India's economy runs on imported energy like a mobile phone depends on charging. When conflict erupts thousands of kilometers away in the Middle East, the shockwave reaches Indian households through soaring fuel prices and inflation. Prime Minister Modi's recent appeal cuts to the heart of a vulnerability that policymakers have quietly worried about for years—and now, the crisis demands immediate action from every Indian citizen.

Why India's Energy Dependency is Crippling

India imports roughly 85% of its crude oil needs, making it acutely vulnerable to supply disruptions in the Persian Gulf region. Unlike countries with domestic reserves, New Delhi has little control when Middle East tensions spike oil prices. The current standoff with Iran threatens to tighten supplies further, potentially pushing fuel costs to levels that cascade through transportation, food prices, and manufacturing costs.

  • Import bill impact: Every $10 increase in global crude prices adds approximately $5 billion to India's annual import bill
  • Inflation ripple effect: Higher fuel costs directly inflate prices at petrol pumps, vegetable markets, and airline counters
  • Currency pressure: Heavy oil imports drain foreign exchange reserves, weakening the rupee

Modi's Three-Point Call to Citizens

The Prime Minister's appeal targets three luxury domains that strain India's external finances: reduced fuel consumption, curtailed overseas travel, and decreased gold purchases. While gold isn't energy-related, India's obsession with gold imports—making it the world's largest gold consumer—drains precious foreign currency reserves needed for essential imports like crude oil and fertilizer.

This isn't merely economic advice; it's a tacit admission that India cannot weather sustained global oil shocks without collective sacrifice. Government rationing sounds dystopian, so instead, Modi's appeal banks on voluntary restraint from a population increasingly aware of economic fragility.

What This Means for Your Wallet

Everyday Indians will face higher petrol and diesel prices at pumps, increased airline ticket costs, and potentially steeper prices for food and consumer goods as transportation becomes costlier. For Telugu states—with significant agricultural dependence on diesel-powered irrigation and transport—the implications are particularly severe.
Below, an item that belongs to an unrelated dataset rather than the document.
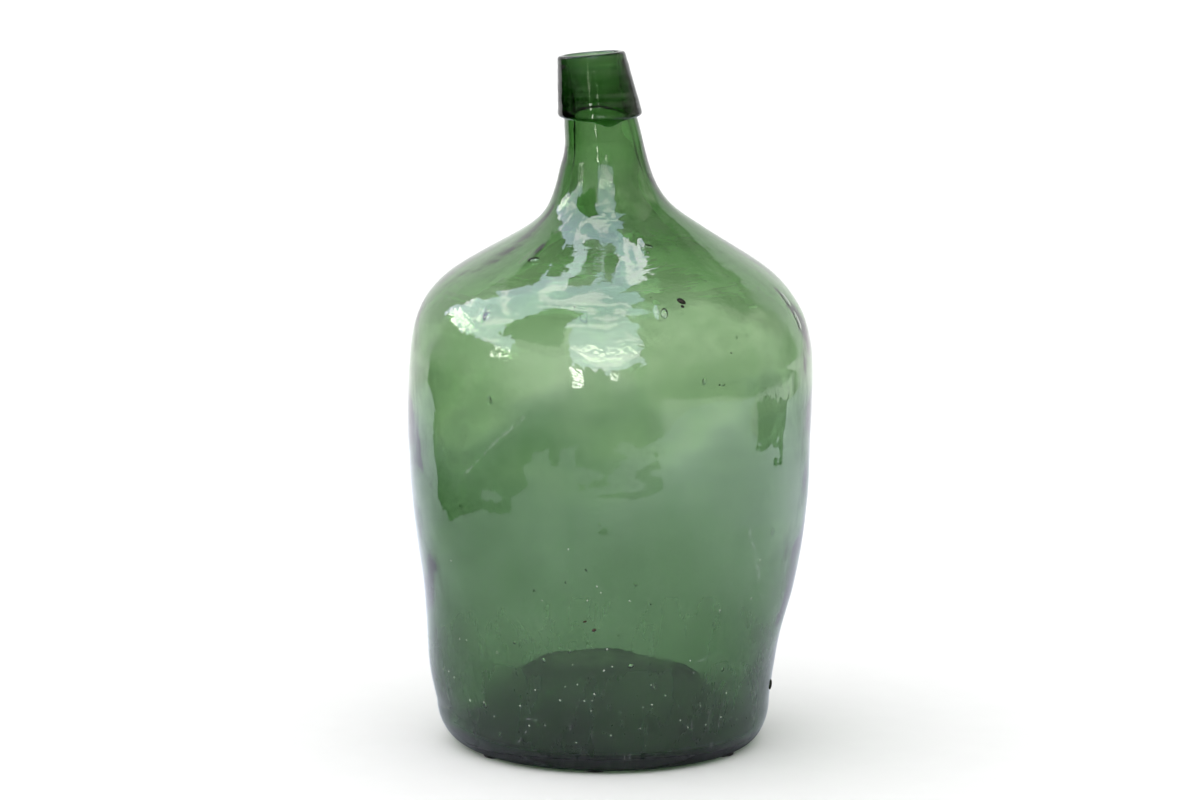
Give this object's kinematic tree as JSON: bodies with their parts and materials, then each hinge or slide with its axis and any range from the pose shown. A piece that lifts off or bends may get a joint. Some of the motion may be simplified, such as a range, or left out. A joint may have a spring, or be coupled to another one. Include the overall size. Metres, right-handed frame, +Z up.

Rising fuel costs directly translate to higher vegetable prices in Hyderabad's markets and reduced farm incomes in rural Telangana and Andhra Pradesh.

What Comes Next?

Watch for government announcements on fuel subsidies, possible restrictions on foreign travel approvals, and revised inflation forecasts. If Middle East tensions escalate further, expect emergency measures including fuel rationing in critical sectors. The real test comes when Indians decide whether patriotic appeals for restraint can succeed where policy mandates might fail.

India's energy crisis is no longer a distant policy debate—it's entering every household's monthly budget.